At the same time, 10 buses left the Shi'ite Muslim villages of al-Foua and Kefraya, north of Idlib, for government lines in Aleppo, the sources said.

Turkish Foreign Minister Mevlut Cavusoglu said a total of 12,000 civilians had been evacuated from Aleppo, including 4,500 since midnight on Sunday.

The evacuation of civilians, including wounded people, from the two villages had been demanded by the Syrian army and its allies before they would allow fighters and civilians trapped in Aleppo to depart. The stand-off halted the Aleppo evacuation over the weekend.

"First limited evacuations, finally, tonight from east Aleppo and Foua & Kefraya. Many thousands more are waiting to be evacuated soon," Jan Egeland, who chairs the United Nations aid task force in Syria, tweeted late on Sunday night.

Syrian state TV and pro-Damascus stations showed the first four buses arriving in Aleppo from the besieged villages, accompanied by pick-up trucks and with people sitting on their roofs.

In Idlib, aid workers said more than 60 buses had arrived from Aleppo. Some evacuees were being taken in by relatives or other residents, while others could be housed in tents.

The recapture of Aleppo is Syrian President Bashar al-Assad's biggest victory so far in the nearly six-year-old war, but the fighting is by no means over with large tracts of the country still under the control of insurgent and Islamist groups.

WET AND COLD

Photographs of people evacuated from Aleppo showed large groups of people standing or crouching with their belongings or loading sacks onto trucks before heading off to further destinations.

Children, dressed in winter clothes against the cold, carried small backpacks or played with kittens and one older man, in traditional Arab robes and headdress, sat holding a stick.

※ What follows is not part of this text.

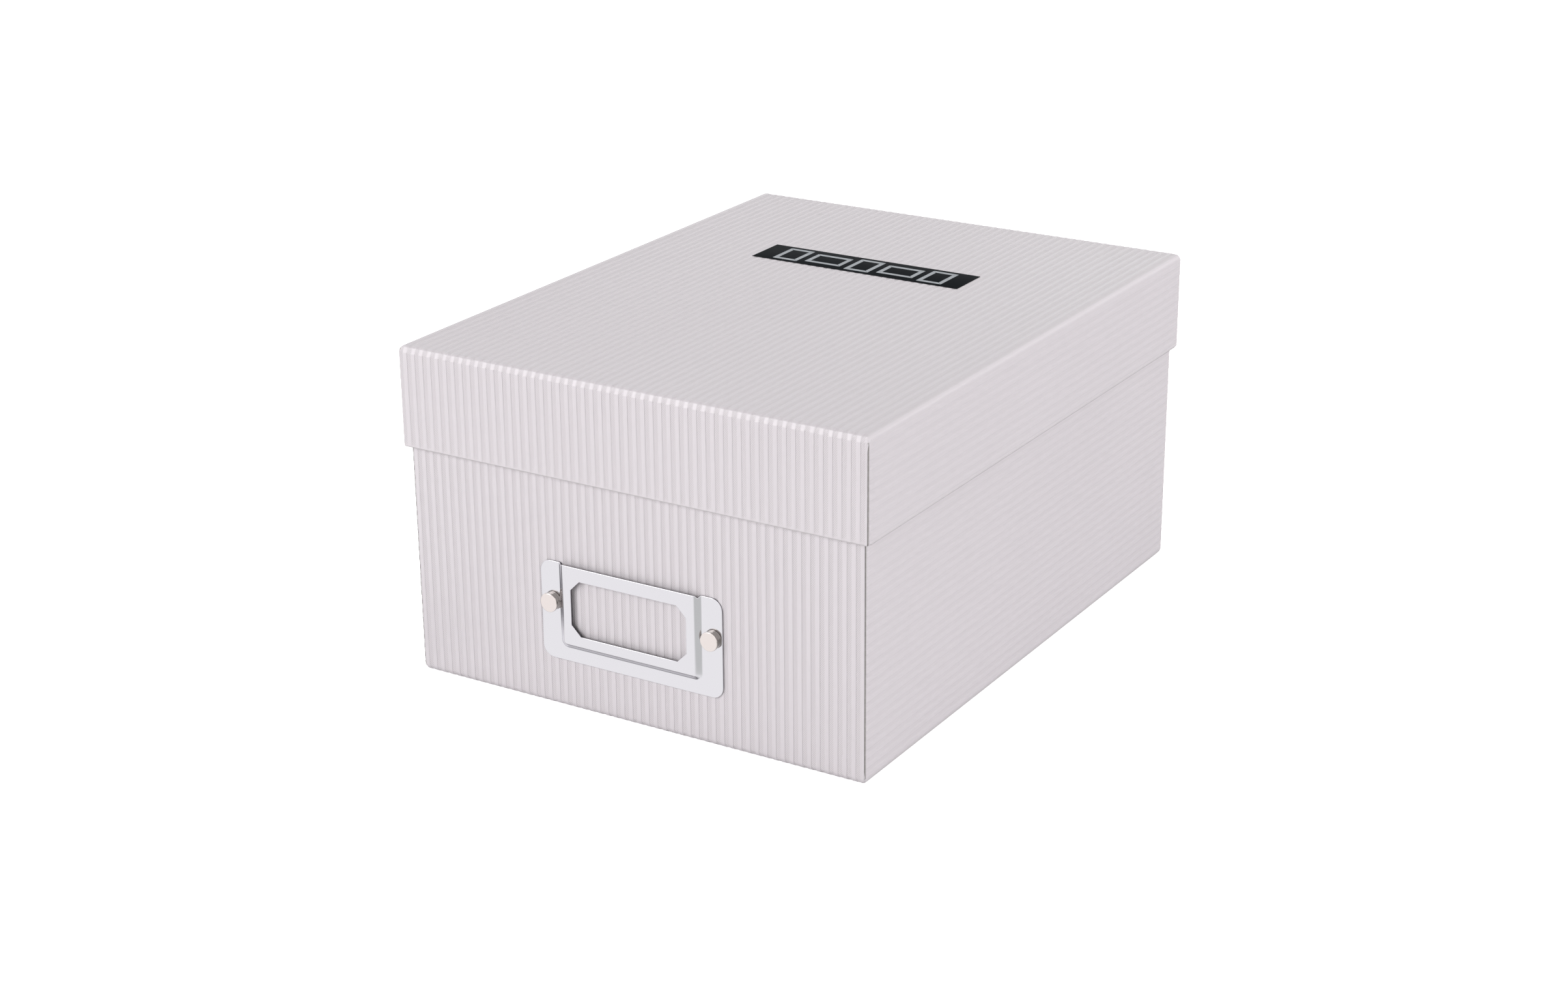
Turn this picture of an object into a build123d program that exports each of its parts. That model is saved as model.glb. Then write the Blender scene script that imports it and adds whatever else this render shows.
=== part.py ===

Later on Monday, the Security Council will vote in New York on a resolution to allow U.N. staff to monitor the evacuations. The draft resolution was the result of a compromise between Russia and France, and the United States said it was expected to pass unanimously.

On Sunday, some of the buses sent to al-Foua and Kefraya to carry evacuees out were attacked and torched by armed men, who shouted "God is greatest" and brandished their weapons in front of the burning vehicles, according to a video posted online.

That incident threatened to derail the evacuations, the result of intense negotiations between Russia - Assad's main supporter - and Turkey, which backs some large rebel groups.

The foreign ministers of Russia, Iran and Turkey will hold talks in Moscow on Tuesday aimed at giving fresh impetus for a solution in Aleppo.

"It is not a miracle meeting but will give all sides a chance to listen to each other," an official from Turkey's foreign ministry said.

At stake is the fate of thousands of people still stuck in the last rebel bastion in Aleppo after a series of sudden advances by the Syrian army and allied Shi'ite militias under an intense bombardment that pulverized large sections of the city.